16/04/2026
Hong Kong stopped me in my tracks this trip and it wasn't where I expected.
We visited the Museum of History last week and I ended up frozen in front of a display case full of food replicas.
Salted duck eggs. Wife cakes. Hot coke with lemon.
My kids were ready to move on. I was still standing there.
The whole trip has been like that honestly. Walking the street markets, squeezing into cha chaan tengs, ordering food in Cantonese while trying to look like I knew what I was doing the whole time.
Honest truth.
I'd pause every single time before I spoke.
Even though I'm fully capable. I grew up speaking it as a second language so I can get by. Order food, ask where the bathroom is, have a basic conversation.
But sometimes a word comes out that I don't fully catch, or someone uses slang I don't recognize, and for a split second I feel like I'm on the outside of something I should be on the inside of.
So I'd hesitate. Even when I didn't need to.
I think for a long time I kept my Chinese side and my Canadian side in separate drawers. Like they didn't quite belong in the same room together. One felt more natural depending on where I was.

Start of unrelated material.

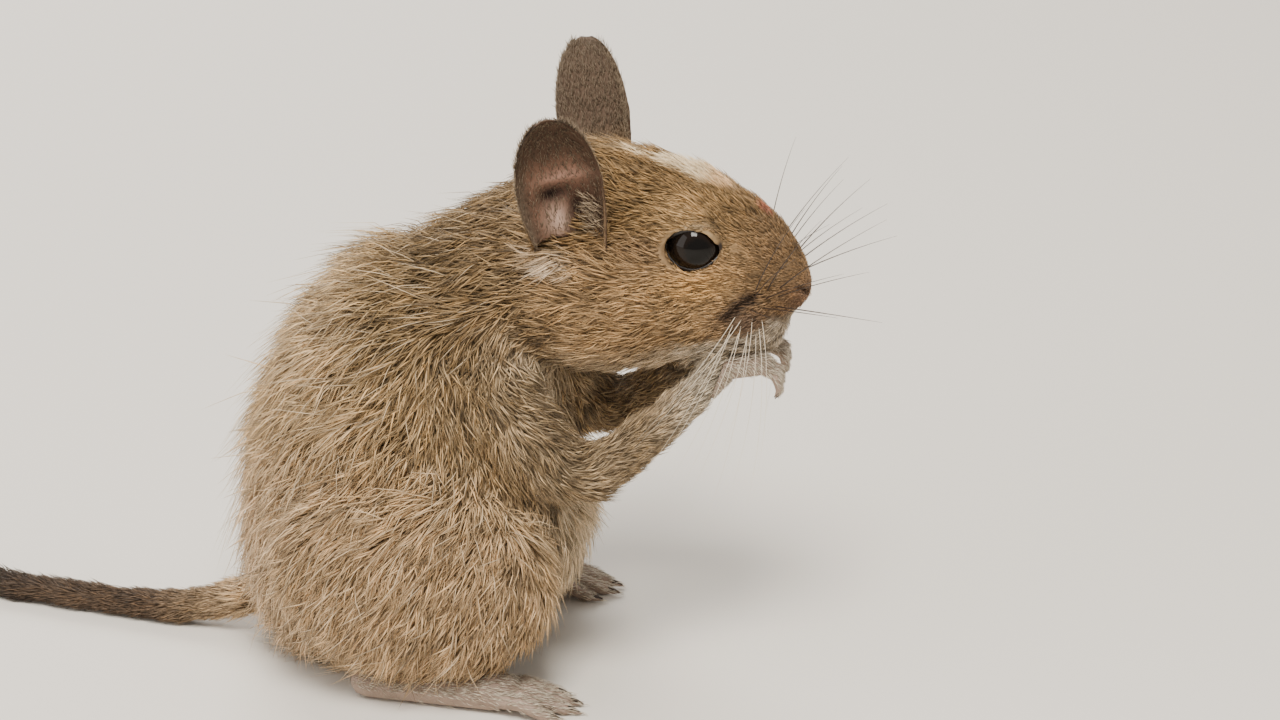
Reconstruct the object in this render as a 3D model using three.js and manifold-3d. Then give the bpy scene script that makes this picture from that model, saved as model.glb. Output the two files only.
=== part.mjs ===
// A degu, life size, sitting up on its haunches with both forepaws held under its chin.
// Millimetres, +X the way it faces, +Y its left, +Z up, the floor at z = 0.
// Lengths along the body are measured back from the nose tip, and the whole
// animal is moved at the end so that the middle of its footprint is the origin.
import * as THREE from "three";
import { LoftGeometry } from "three/addons/geometries/LoftGeometry.js";
import { mergeVertices } from "three/addons/utils/BufferGeometryUtils.js";
import Module from "manifold-3d";

const wasm = await Module();
wasm.setup();

// Driving dimensions
const GAP = 0.3;
const EYE = { back: 18.7, side: 6.7, height: 79.2, radius: 4.7, lid: 0.9 };
const EYE_OPENING = { half_length: 4.5, half_height: 3.3, tilt: 0.05, fullness: 1.32, pull: 0.52 };
const EAR = { back: 38.4, side: 14, foot: 77.6, tip_back: 40.8, tip_side: 20, tip: 104.6 };
const EAR_SHAPE = { half_width: 7.1, foot_width: 0.6, widest_at: 0.52, round_to: 1.004, cup: 4.6,
  rim_out: 1.4, lean: 1.6, turn_forward: 0.44, wall: 0.9 };
const EAR_CANAL = { back: 37.4, side: 15.4, height: 81.6, radii: [3.2, 3, 4] };
const NOSTRIL = { back: 1.5, side: 1.9, height: 70.4, radii: [1.1, 0.75, 0.6], turn: 0.6 };
const HAUNCH = { back: 64, side: 20.5, height: 23, long: 25, wide: 12.5, tall: 20, tilt: 0.16 };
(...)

But watching my kids here, meeting extended family for the first time, navigating something completely unfamiliar without overthinking it the way I do, something shifted.
Both can just exist. At the same time. Without one cancelling the other out.
We're heading to Norway in a few days where my wife is from and the kids are about to get a completely different kind of cultural education. More walking, more exploring, more cold probably and another wonderful experience connecting with extended family.
However, I think I'm going to miss Hong Kong more than I expected.
But that idea keeps coming back to me. Two versions of the same thing trying to co-exist. I see it all the time with the people I work with. The body they remember having and the one they're waking up in now. Stiff mornings, moving a little more carefully, wondering if it's too late to feel like themselves again.
It's not. Those two versions aren't opposites. One is just the other with more mileage on it.
You don't have to choose between who you were and who you are now. You just have to start somewhere small.
Have you ever visited somewhere that surprised you emotionally, somewhere that made you feel something you weren't prepared for? I'd love to hear it.